Zoomdata introduces Hi Def Data Sharpening

Zoomdata is upping the ante in the space today with the announcement of its Hi Def Data Sharpening—a term no doubt conjured up in a marketing think tank. But beyond the buzzwords, what is Zoomdata up to? The upshot is that Zoomdata promises that its platform will deliver the real-time reporting and interactive query performance that users expect, but it will now do so over data sets far bigger than ever before. Zoomdata promises high levels of performance across data sets sporting “tens to hundreds of billions of records.”

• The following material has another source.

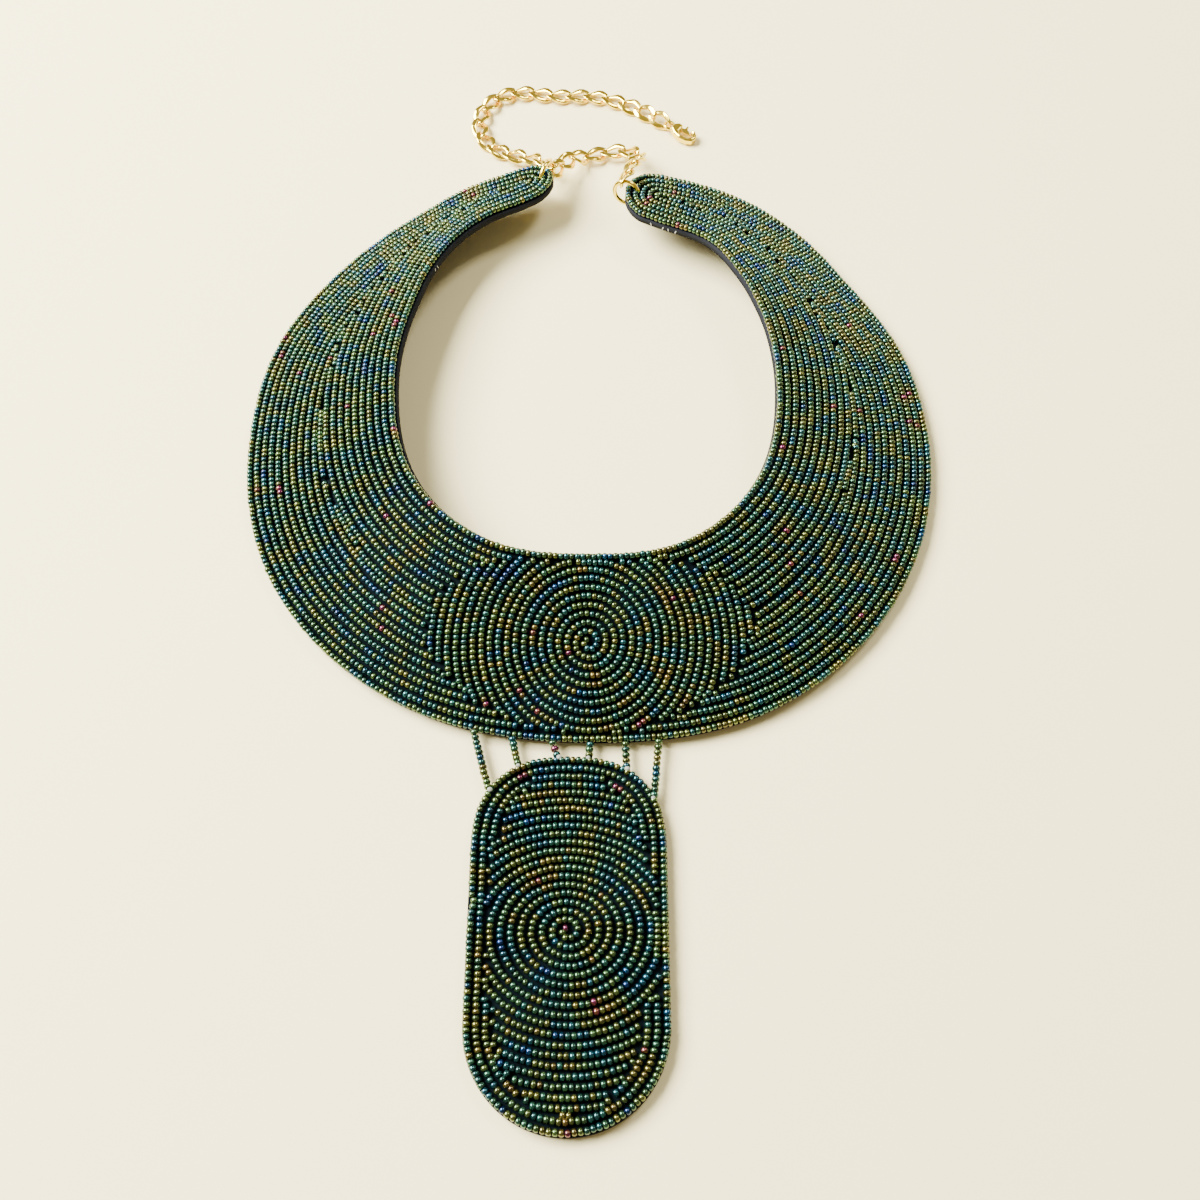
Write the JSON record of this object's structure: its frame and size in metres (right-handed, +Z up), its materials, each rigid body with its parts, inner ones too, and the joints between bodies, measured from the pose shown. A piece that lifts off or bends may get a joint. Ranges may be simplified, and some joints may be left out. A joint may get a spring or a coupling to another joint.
{
  "type": "bib necklace",
  "caption": "Stiff crescent collar of bead embroidery with an oval front medallion, a long oval plaque hung on bead strands, and a curb chain with a lobster clasp.",
  "frame": {"origin": "middle of the box in plan, on the table", "axes": "+Y from the plaque to the open back of the collar, +Z up, +X to the right as it lies"},
  "size_m": [0.2462, 0.4178, 0.0238],
  "materials": {
    "backing": "matt, dark",
    "bead_rows": "metallic lustre, green, teal and copper mixed",
    "centre_beads": "metallic lustre, olive and green mixed",
    "gold": "polished, gold-coloured"
  },
  "bodies": {
    "necklace": {"collar_backing": "backing", "pendant_backing": "backing", "collar_edge_row": "bead_rows", "left_wing_beads": "bead_rows", "right_wing_beads": "bead_rows", "pendant_edge_row": "bead_rows", "drop_strand_1": "bead_rows", "drop_strand_2": "bead_rows", "drop_strand_3": "bead_rows", "drop_strand_4": "bead_rows", "drop_strand_5": "bead_rows", "drop_strand_6": "bead_rows", "front_medallion": "centre_beads", "pendant_bead_field": "centre_beads", "left_tip_ring": "gold", "right_tip_ring": "gold", "chain_link_01": "gold", "chain_link_02": "gold", "chain_link_03": "gold", "chain_link_04": "gold", "chain_link_05": "gold", "chain_link_06": "gold", "chain_link_07": "gold", "chain_link_08": "gold", "chain_link_09": "gold", "chain_link_10": "gold", "chain_link_11": "gold", "chain_link_12": "gold", "chain_link_13": "gold", "chain_link_14": "gold", "chain_link_15": "gold", "chain_link_16": "gold", "chain_link_17": "gold", "chain_link_18": "gold", "chain_link_19": "gold", "chain_link_20": "gold", "chain_link_21": "gold", "chain_link_22": "gold", "chain_link_23": "gold", "chain_link_24": "gold", "chain_link_25": "gold", "chain_link_26": "gold", "chain_link_27": "gold", "chain_link_28": "gold", "chain_link_29": "gold", "clasp_body": "gold"},
    "clasp_lever": {"clasp_lever": "gold"}
  },
  "joints": [
    {"name": "clasp_lever_hinge", "type": "hinge", "parent": "necklace", "child": "clasp_lever", "pos_m": [0.03699, 0.18382, 0.00253], "axis": [-0.0723, 0.0543, -0.9959], "range_deg": [0, 20], "stiffness_Nm_per_rad": 0.01, "springref_deg": -5.73}
  ]
}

This is a timely development, since we are seeing increased moves away from traditional relational database use cases and onto a less structured “big data” approach. This new approach sees hundreds of millions of data points, both structured and unstructured, traversing through systems. To prove this issue around the quantity of data that its customers need to process, Zoomdata points to some customer examples:

  • A leading global investment bank monitors real-time trades looking for anomalies and market opportunities with tens of billions to hundreds of billions of billions of rows of data and tens of thousands of transactions per minute.
  • A U.S. government agency with 1,000 concurrent users processes 4 petabytes of data, with 32,000 unique transactions per minute.
  • A telecommunications company relies on Zoomdata to monitor 330 million subscribers on a 24x7 basis across four continents and analyze tens of billions of observations.
  • A cybersecurity customer uses Zoomdata for cyber crime monitoring to protect more than 5 billion devices and applications, tracking hundreds of billions of observations.
  • A leading U.S. cable network uses Zoomdata to help it analyze set-top box traffic for tens of millions of subscribers, tracking 500 billion observations.
  • A leading advertising tracking service leverages Zoomdata for real-time advertising recommendations based on a total of 200 billion observations.

My POV

It is always tempting to buy into the “no one has ever delivered this before” marketing spin. That’s an area I don’t want to go into because it would elicit a barrage of emails from Zoomdata competitors claiming they too offer the sort of scale Zoomdata promises. The issues around who is, or was, first is a red herring in my view.

What is really important here is the macro trends that make this sort of offering important. Organization are moving en masse to new database approaches, wanting to derive insights from their data and having ever great quantities of data available to them. Being able to visualize across the expanse of that data as quickly as possible is increasingly a non-negotiable requirement.